South Africa’s Forest Resource Base
South Africa’s forest land covers just over 40 million ha (about 36,7%) of the country’s total land area of 122 million hectares. Despite its “low forest cover” status, South Africa ranks as the third most biodiverse country in the world. The South African forestry sector is a reliable source of employment, with plantation forestry employing approximately 166 000 people and a further 63 000 in downstream processing plants. It has been calculated that the dependants of the forestry sector employees are approximately 1,2 million people.
South Africa has the highest percentage of proportional area of certified plantations in the world. About 82% of commercial plantation areas in South Africa have achieved the global Forest Stewardship Council certification. The history of forestry in South Africa is a remarkable story of the parallel actions of protecting a very small indigenous resource, while creating the substitute plantation resource that has satisfied the demands of a growing population, and creating an export-oriented and competitive industry.
Forestry has supported a vital rural industry, contributed to the growth of infrastructure, expanded technology into remote rural regions, and substantially grown human capital through an integrated and adaptive programme of research and innovation, a blend of “scientific indigenous forest management and plantation forest”.
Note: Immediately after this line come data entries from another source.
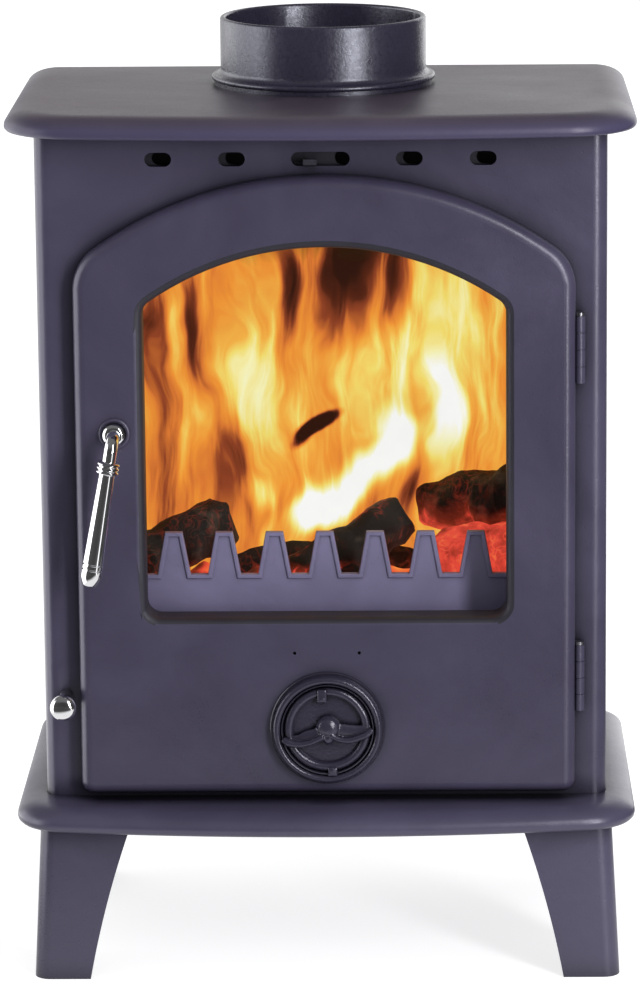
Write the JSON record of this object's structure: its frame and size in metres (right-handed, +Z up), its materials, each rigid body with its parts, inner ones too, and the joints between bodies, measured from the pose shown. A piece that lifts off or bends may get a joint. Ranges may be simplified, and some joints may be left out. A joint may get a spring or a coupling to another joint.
{
  "type": "small cast-iron box stove",
  "caption": "Small box-shaped cast-iron stove with an arched glazed door, bowed top and base plates, a top flue collar and tapered legs.",
  "frame": {"origin": "on the floor, under the middle of the top and base plates, the bow of their front edges included", "axes": "+X across the front towards the hinge side, +Y from the front to the back, +Z up"},
  "size_m": [0.378, 0.259, 0.5755],
  "materials": {
    "iron": "satin stove paint with a bluish violet cast",
    "inner_iron": "dull, heat-stained",
    "steel": "dull",
    "chrome": "bright",
    "brick": "matt",
    "glass": "clear ceramic glass",
    "rope": "woven glass-fibre rope"
  },
  "bodies": {
    "stove": {"base_plate": "iron", "leg_front_left": "iron", "leg_front_right": "iron", "leg_rear_left": "iron", "leg_rear_right": "iron", "leg_bolts": "steel", "front_plate": "iron", "left_side_plate": "iron", "right_side_plate": "iron", "back_plate": "iron", "tie_rods": "steel", "tie_nuts": "steel", "top_plate": "iron", "flue_collar": "iron", "collar_bolts": "steel", "rear_flue_cover": "iron", "rear_cover_bolts": "steel", "slider_rails": "steel", "airwash_plate": "inner_iron", "grate_frame": "inner_iron", "fire_fence": "inner_iron", "left_brick": "brick", "right_brick": "brick", "back_brick": "brick", "baffle": "brick", "upper_frame_leaf": "steel", "lower_frame_leaf": "steel", "upper_hinge_pin": "steel", "lower_hinge_pin": "steel"},
    "door": {"door": "iron", "door_glass": "glass", "glass_gasket": "rope", "glass_clips": "steel", "clip_screws": "steel", "door_rope": "rope", "upper_door_leaf": "steel", "lower_door_leaf": "steel", "handle_rose": "chrome"},
    "handle": {"handle_spindle": "steel", "handle_lever": "chrome", "latch_cam": "steel", "cam_nut": "steel"},
    "wheel_stud": {"wheel_stud": "steel"},
    "air_wheel": {"air_wheel": "iron"},
    "air_slider": {"air_slider": "steel"},
    "riddling_gear": {"riddling_rod": "steel", "riddling_knob": "chrome", "riddling_link": "steel", "riddling_grate": "inner_iron"},
    "ash_pan": {"ash_pan": "steel", "ash_pan_handle": "steel"}
  },
  "joints": [
    {"name": "door_swing", "type": "hinge", "parent": "stove", "child": "door", "pos_m": [0.1545, -0.0838, 0.3], "axis": [0, 0, 1], "range_deg": [0, 120]},
    {"name": "handle_turn", "type": "hinge", "parent": "door", "child": "handle", "pos_m": [-0.125, -0.113, 0.3395], "axis": [0, 1, 0], "range_deg": [0, 90]},
    {"name": "wheel_slide", "type": "slide", "parent": "door", "child": "wheel_stud", "axis": [0, -1, 0], "range_m": [0, 0.008]},
    {"name": "wheel_turn", "type": "hinge", "parent": "wheel_stud", "child": "air_wheel", "pos_m": [0.0015, -0.1, 0.1562], "axis": [0, 1, 0], "range_deg": [0, 1440]},
    {"name": "air_slide", "type": "slide", "parent": "stove", "child": "air_slider", "axis": [1, 0, 0], "range_m": [-0.004, 0.012]},
    {"name": "riddle_pull", "type": "slide", "parent": "stove", "child": "riddling_gear", "axis": [0, -1, 0], "range_m": [0, 0.025]},
    {"name": "ash_pan_pull", "type": "slide", "parent": "stove", "child": "ash_pan", "axis": [0, -1, 0], "range_m": [0, 0.15]}
  ],
  "couplings": [
    {"joint": "wheel_slide", "follows": "wheel_turn", "m_per_rad": 0.000318},
    {"joint": "ash_pan_pull", "follows": "door_swing", "m_per_rad": 0.0716}
  ]
}
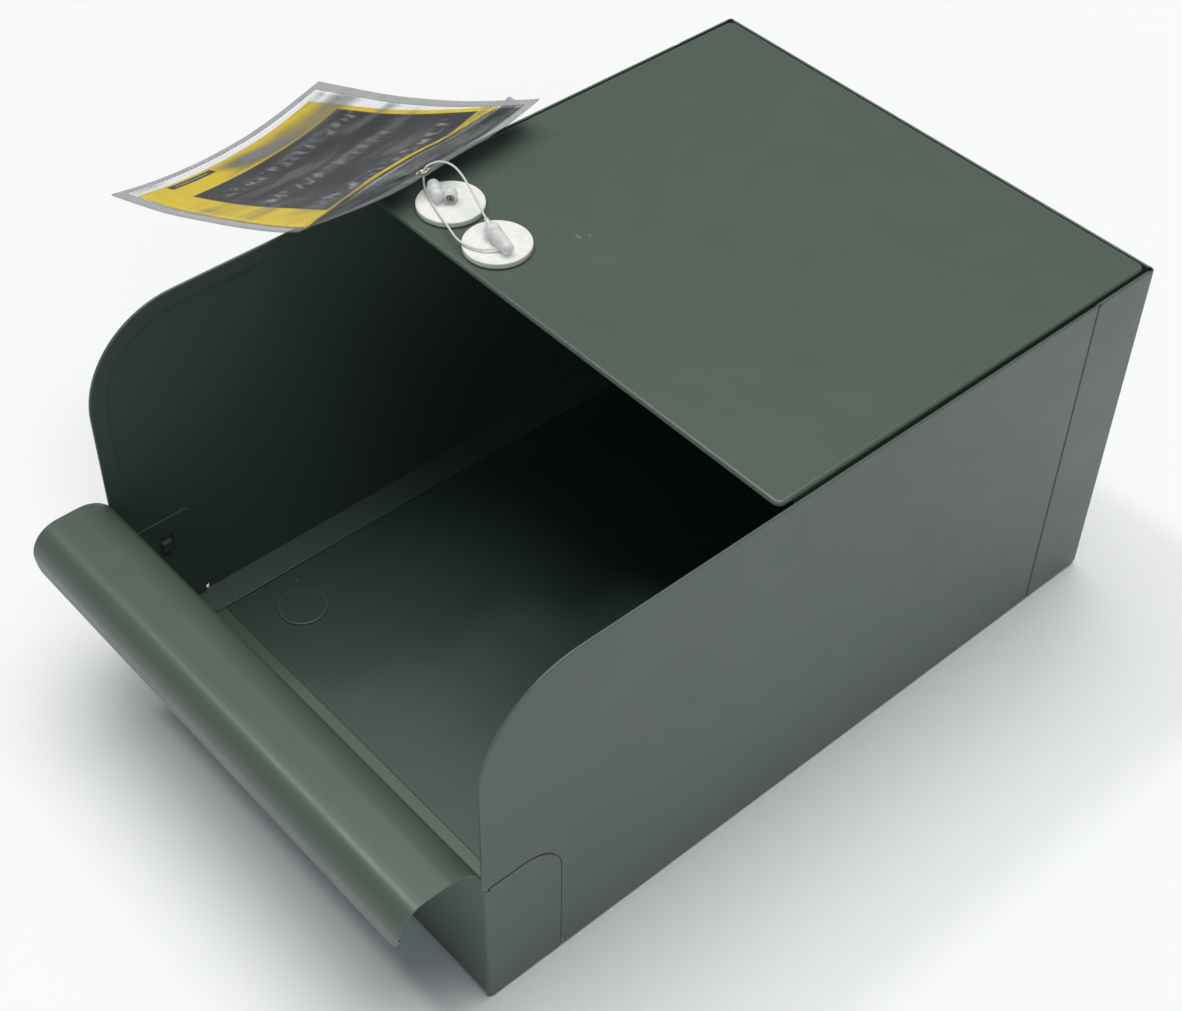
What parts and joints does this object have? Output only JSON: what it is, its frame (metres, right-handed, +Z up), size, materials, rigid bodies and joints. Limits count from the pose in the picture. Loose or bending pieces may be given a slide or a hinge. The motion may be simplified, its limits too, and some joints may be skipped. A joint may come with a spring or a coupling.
{
  "type": "book drop box",
  "caption": "Table-top book return box of folded steel with an open front mouth, a rolled lip, a rear-hinged lid and a tethered clear label pocket.",
  "frame": {"origin": "centre of the body's width at its front face, on the plane the feet rest on", "axes": "+Z up, +Y from the mouth to the rear panel, +X to the right seen from the front"},
  "size_m": [0.4665, 0.4781, 0.2328],
  "materials": {
    "body_steel": "satin grey-green powder coat with a fine texture",
    "hardware_steel": "satin grey-green coat over pressed steel",
    "pin_steel": "zinc plated, satin",
    "foot_rubber": "matte black rubber",
    "pad_rubber": "matte black rubber",
    "base_plastic": "matte white moulded plastic",
    "clip_plastic": "milky clear plastic",
    "elastic": "white covered elastic",
    "pocket_vinyl": "clear soft vinyl, glossy and slightly frosted",
    "card_stock": "printed card, dark grey field with a yellow border",
    "eyelet_metal": "plated brass"
  },
  "bodies": {
    "root": {"side_panel_left": "body_steel", "side_panel_right": "body_steel", "front_panel": "body_steel", "rear_panel": "body_steel", "floor_pan": "body_steel", "lock_plate_front_left": "hardware_steel", "lock_plate_front_right": "hardware_steel", "lock_plate_rear_left": "hardware_steel", "lock_plate_rear_right": "hardware_steel", "hinge_bracket_left": "hardware_steel", "hinge_bracket_right": "hardware_steel", "lid_rest_left": "hardware_steel", "lid_rest_right": "hardware_steel", "hinge_pin_left": "pin_steel", "hinge_pin_right": "pin_steel", "bracket_rivets": "pin_steel", "foot_front_left": "foot_rubber", "foot_front_right": "foot_rubber", "foot_rear_left": "foot_rubber", "foot_rear_right": "foot_rubber", "lid_rest_pad_left": "pad_rubber", "lid_rest_pad_right": "pad_rubber"},
    "lid_body": {"lid": "body_steel", "hinge_lug_left": "hardware_steel", "hinge_lug_right": "hardware_steel", "base_disc_left": "base_plastic", "base_disc_right": "base_plastic", "tether_clip_left": "clip_plastic", "tether_clip_right": "clip_plastic", "elastic_loop": "elastic"},
    "label_body": {"label_pocket": "pocket_vinyl", "label_card": "card_stock", "pocket_eyelet": "eyelet_metal"}
  },
  "joints": [
    {"name": "lid_hinge", "type": "hinge", "parent": "root", "child": "lid_body", "pos_m": [0, 0.421, 0.2074], "axis": [-1, 0, 0], "range_deg": [0, 105]},
    {"name": "label_flip", "type": "hinge", "parent": "lid_body", "child": "label_body", "pos_m": [-0.1304, 0.1928, 0.224], "axis": [-0.0785, 0.9969, 0], "range_deg": [0, 80]}
  ]
}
This coherent programme involved parallel but integrated programmes of genetics, silviculture, forest management technology, and wood product development, and this eased the burden on natural forests. Continuous innovation that focused on silvicultural practices and technology, and the quest for timber quality improvement culminated in products suited to market needs and the innovation continues today. The commercial forest sector has been proactive, leading the world in certification and adapting to the special social requirements in South Africa, hence supplying the market with certified products derived from sustainably managed forests.
Some private forestry companies are on a drive to empower poor communities through outgrower schemes whereby emerging tree growers are supported in managing their small-scale plantations.